◆ **SUPPLIED INFORMATION**
══════════════════════════════

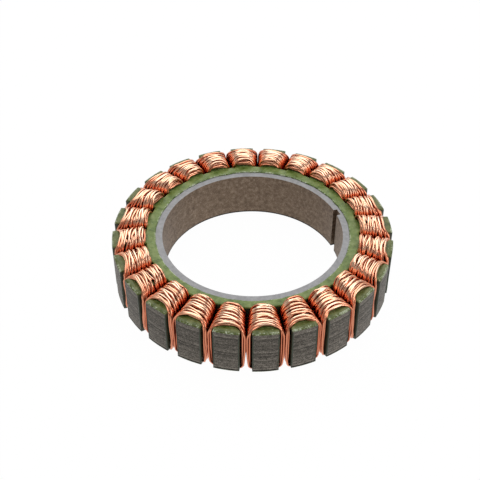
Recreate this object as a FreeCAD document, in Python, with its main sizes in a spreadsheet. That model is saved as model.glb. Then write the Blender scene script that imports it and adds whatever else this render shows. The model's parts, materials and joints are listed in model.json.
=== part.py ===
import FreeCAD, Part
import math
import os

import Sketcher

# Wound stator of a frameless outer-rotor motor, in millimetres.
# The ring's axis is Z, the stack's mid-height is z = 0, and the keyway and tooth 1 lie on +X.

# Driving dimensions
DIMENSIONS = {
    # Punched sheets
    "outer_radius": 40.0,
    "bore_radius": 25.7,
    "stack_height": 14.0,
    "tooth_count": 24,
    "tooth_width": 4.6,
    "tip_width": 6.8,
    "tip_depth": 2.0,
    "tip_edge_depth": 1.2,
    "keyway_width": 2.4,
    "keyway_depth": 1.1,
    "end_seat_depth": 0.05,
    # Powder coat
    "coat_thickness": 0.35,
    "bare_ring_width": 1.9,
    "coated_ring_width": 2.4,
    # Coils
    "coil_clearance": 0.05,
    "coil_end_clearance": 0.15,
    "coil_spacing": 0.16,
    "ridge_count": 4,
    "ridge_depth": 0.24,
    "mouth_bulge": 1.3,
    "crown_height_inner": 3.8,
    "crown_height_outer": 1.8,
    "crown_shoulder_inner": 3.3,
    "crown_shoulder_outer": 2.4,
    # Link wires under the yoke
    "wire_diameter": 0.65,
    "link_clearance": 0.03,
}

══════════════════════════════

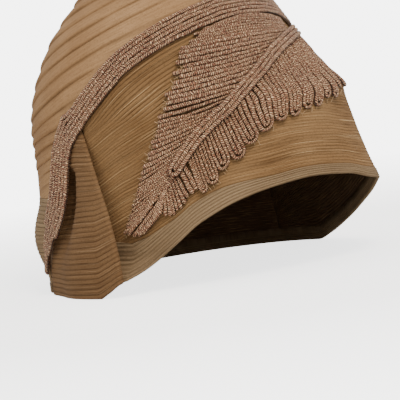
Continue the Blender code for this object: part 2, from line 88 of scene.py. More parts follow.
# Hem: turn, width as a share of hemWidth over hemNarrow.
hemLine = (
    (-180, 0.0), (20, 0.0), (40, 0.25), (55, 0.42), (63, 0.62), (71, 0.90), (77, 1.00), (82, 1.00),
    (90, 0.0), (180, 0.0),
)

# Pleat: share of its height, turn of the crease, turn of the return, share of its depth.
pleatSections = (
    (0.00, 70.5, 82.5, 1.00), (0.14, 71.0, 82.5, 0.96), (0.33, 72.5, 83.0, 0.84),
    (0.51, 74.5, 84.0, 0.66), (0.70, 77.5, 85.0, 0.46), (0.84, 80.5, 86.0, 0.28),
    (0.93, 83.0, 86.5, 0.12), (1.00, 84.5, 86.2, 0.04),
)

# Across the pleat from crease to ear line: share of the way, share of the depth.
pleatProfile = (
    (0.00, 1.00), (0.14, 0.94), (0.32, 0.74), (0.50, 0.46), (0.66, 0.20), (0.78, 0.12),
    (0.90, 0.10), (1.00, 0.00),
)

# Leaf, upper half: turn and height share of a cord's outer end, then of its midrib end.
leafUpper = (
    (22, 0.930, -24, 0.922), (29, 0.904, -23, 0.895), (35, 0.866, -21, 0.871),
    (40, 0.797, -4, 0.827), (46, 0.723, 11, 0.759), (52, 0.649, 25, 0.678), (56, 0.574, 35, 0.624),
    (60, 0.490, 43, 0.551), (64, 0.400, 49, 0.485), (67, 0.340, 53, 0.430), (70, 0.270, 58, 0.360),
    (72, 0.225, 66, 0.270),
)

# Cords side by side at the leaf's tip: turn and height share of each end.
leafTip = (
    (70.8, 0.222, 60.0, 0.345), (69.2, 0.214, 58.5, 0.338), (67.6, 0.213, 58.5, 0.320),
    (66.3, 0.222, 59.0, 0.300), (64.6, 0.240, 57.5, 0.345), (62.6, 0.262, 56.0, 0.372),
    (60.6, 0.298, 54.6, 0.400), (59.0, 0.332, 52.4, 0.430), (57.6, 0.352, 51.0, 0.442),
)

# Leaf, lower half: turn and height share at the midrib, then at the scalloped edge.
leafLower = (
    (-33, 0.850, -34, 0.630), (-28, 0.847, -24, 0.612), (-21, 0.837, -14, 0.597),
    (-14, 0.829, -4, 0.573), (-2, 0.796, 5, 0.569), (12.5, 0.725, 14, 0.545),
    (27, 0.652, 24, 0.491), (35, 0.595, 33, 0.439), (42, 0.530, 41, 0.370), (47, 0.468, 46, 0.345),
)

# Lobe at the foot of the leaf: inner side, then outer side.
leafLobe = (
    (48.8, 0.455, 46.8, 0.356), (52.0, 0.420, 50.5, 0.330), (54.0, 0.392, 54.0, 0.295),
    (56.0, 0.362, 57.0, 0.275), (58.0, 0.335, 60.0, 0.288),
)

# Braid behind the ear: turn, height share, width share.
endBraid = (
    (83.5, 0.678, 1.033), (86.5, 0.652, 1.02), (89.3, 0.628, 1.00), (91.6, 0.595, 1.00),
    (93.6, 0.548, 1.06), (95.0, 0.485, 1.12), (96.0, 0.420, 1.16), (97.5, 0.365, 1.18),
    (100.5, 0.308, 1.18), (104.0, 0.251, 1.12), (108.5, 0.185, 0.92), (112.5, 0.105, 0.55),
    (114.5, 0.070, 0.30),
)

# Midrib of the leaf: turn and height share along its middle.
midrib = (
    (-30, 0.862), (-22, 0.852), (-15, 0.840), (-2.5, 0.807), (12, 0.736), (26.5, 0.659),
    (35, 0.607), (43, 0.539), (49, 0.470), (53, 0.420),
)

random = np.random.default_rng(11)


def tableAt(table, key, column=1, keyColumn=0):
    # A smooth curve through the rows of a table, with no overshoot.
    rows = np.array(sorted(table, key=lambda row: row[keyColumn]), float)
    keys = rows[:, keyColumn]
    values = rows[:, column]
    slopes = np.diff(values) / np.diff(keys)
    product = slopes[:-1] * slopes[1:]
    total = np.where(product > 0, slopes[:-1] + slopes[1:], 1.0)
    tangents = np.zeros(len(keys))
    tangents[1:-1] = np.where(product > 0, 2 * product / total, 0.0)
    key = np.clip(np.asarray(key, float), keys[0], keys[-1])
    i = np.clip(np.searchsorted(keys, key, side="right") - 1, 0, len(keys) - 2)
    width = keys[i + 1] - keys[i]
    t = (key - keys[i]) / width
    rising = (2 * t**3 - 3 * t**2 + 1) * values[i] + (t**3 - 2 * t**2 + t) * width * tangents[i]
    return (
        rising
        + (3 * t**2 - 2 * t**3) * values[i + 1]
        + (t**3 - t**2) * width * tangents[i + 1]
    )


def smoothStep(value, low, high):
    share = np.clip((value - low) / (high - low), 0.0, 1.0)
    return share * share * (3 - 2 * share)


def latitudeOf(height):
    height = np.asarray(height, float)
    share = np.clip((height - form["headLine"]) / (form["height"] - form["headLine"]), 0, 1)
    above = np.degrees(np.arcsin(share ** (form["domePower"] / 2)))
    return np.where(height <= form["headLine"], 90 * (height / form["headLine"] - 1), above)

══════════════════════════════

◆ **WHAT YOU WILL DO**
Return only the stretch of the material above from the line holding "Recreate this object" through the line holding "# The ring's", copied exactly.

◆ **SOLUTION TO THE EXERCISE**
Recreate this object as a FreeCAD document, in Python, with its main sizes in a spreadsheet. That model is saved as model.glb. Then write the Blender scene script that imports it and adds whatever else this render shows. The model's parts, materials and joints are listed in model.json.
=== part.py ===
import FreeCAD, Part
import math
import os

import Sketcher

# Wound stator of a frameless outer-rotor motor, in millimetres.
# The ring's axis is Z, the stack's mid-height is z = 0, and the keyway and tooth 1 lie on +X.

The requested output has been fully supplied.